## Exercise description
Only one portion of the data is to be written out: from the line bearing "Turn this picture" through the line bearing "corner_brace = 2.5". Write it exactly as it appears.

## Supplied records

###

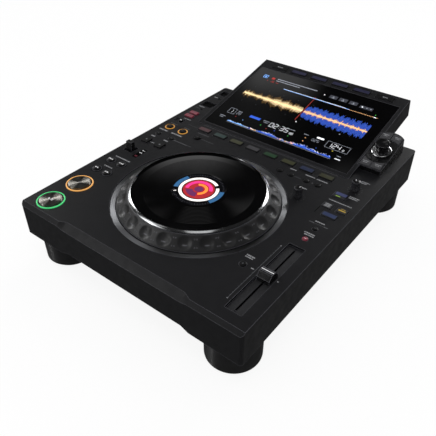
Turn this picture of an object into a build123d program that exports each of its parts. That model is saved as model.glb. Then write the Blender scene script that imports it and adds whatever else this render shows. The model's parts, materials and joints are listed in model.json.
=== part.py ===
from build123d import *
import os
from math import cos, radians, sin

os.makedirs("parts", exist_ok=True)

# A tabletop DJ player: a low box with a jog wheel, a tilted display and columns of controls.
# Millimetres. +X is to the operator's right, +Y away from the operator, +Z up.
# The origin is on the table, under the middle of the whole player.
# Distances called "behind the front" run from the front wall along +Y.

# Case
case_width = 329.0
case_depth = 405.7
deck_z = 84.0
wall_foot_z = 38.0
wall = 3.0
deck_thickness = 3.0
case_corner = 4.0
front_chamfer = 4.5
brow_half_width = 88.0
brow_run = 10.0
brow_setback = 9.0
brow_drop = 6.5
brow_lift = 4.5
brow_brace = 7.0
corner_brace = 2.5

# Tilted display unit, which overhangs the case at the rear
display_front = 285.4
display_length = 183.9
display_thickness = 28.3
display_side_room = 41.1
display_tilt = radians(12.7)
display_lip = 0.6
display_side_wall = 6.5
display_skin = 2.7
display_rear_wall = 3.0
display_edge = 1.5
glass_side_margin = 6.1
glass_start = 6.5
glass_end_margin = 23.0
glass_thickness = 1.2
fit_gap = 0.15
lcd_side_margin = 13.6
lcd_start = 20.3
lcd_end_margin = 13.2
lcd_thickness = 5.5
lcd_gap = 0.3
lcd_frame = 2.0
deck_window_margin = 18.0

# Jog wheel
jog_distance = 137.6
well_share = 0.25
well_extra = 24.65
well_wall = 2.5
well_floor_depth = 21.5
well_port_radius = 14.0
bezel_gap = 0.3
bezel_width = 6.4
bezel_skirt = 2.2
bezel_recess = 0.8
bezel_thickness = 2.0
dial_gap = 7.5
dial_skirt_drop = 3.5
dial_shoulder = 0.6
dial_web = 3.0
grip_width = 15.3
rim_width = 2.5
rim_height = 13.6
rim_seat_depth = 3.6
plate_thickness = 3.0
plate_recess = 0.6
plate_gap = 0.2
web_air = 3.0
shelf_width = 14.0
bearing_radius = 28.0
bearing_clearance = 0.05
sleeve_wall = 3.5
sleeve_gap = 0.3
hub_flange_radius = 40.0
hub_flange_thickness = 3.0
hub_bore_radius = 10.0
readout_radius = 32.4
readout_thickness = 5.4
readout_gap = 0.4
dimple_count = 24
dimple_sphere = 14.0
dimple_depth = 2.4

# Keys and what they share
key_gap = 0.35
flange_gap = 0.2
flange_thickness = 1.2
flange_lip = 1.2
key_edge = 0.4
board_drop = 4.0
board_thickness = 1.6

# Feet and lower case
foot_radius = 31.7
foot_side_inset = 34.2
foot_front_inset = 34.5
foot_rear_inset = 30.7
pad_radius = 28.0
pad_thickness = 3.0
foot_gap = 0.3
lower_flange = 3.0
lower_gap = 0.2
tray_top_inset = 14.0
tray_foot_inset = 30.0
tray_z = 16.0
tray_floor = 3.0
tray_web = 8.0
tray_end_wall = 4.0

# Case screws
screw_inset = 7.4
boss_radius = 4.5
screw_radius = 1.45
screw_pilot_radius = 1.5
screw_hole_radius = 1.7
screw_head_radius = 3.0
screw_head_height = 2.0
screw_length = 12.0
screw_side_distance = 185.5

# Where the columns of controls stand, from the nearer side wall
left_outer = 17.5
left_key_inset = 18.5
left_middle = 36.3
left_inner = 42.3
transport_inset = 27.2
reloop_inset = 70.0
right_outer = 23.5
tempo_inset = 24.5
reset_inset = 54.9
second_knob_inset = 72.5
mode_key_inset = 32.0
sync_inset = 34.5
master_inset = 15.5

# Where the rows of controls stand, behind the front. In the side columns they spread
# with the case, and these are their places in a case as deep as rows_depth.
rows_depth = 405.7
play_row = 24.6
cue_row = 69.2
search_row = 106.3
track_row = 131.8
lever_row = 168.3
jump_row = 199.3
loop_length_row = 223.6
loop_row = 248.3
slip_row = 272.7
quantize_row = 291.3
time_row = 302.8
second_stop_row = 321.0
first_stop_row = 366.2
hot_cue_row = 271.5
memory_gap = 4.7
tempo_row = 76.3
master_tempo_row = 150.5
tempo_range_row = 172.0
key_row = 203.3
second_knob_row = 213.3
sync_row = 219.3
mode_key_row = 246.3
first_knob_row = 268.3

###

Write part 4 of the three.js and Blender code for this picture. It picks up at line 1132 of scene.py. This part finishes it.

###

## Output for this exercise
Turn this picture of an object into a build123d program that exports each of its parts. That model is saved as model.glb. Then write the Blender scene script that imports it and adds whatever else this render shows. The model's parts, materials and joints are listed in model.json.
=== part.py ===
from build123d import *
import os
from math import cos, radians, sin

os.makedirs("parts", exist_ok=True)

# A tabletop DJ player: a low box with a jog wheel, a tilted display and columns of controls.
# Millimetres. +X is to the operator's right, +Y away from the operator, +Z up.
# The origin is on the table, under the middle of the whole player.
# Distances called "behind the front" run from the front wall along +Y.

# Case
case_width = 329.0
case_depth = 405.7
deck_z = 84.0
wall_foot_z = 38.0
wall = 3.0
deck_thickness = 3.0
case_corner = 4.0
front_chamfer = 4.5
brow_half_width = 88.0
brow_run = 10.0
brow_setback = 9.0
brow_drop = 6.5
brow_lift = 4.5
brow_brace = 7.0
corner_brace = 2.5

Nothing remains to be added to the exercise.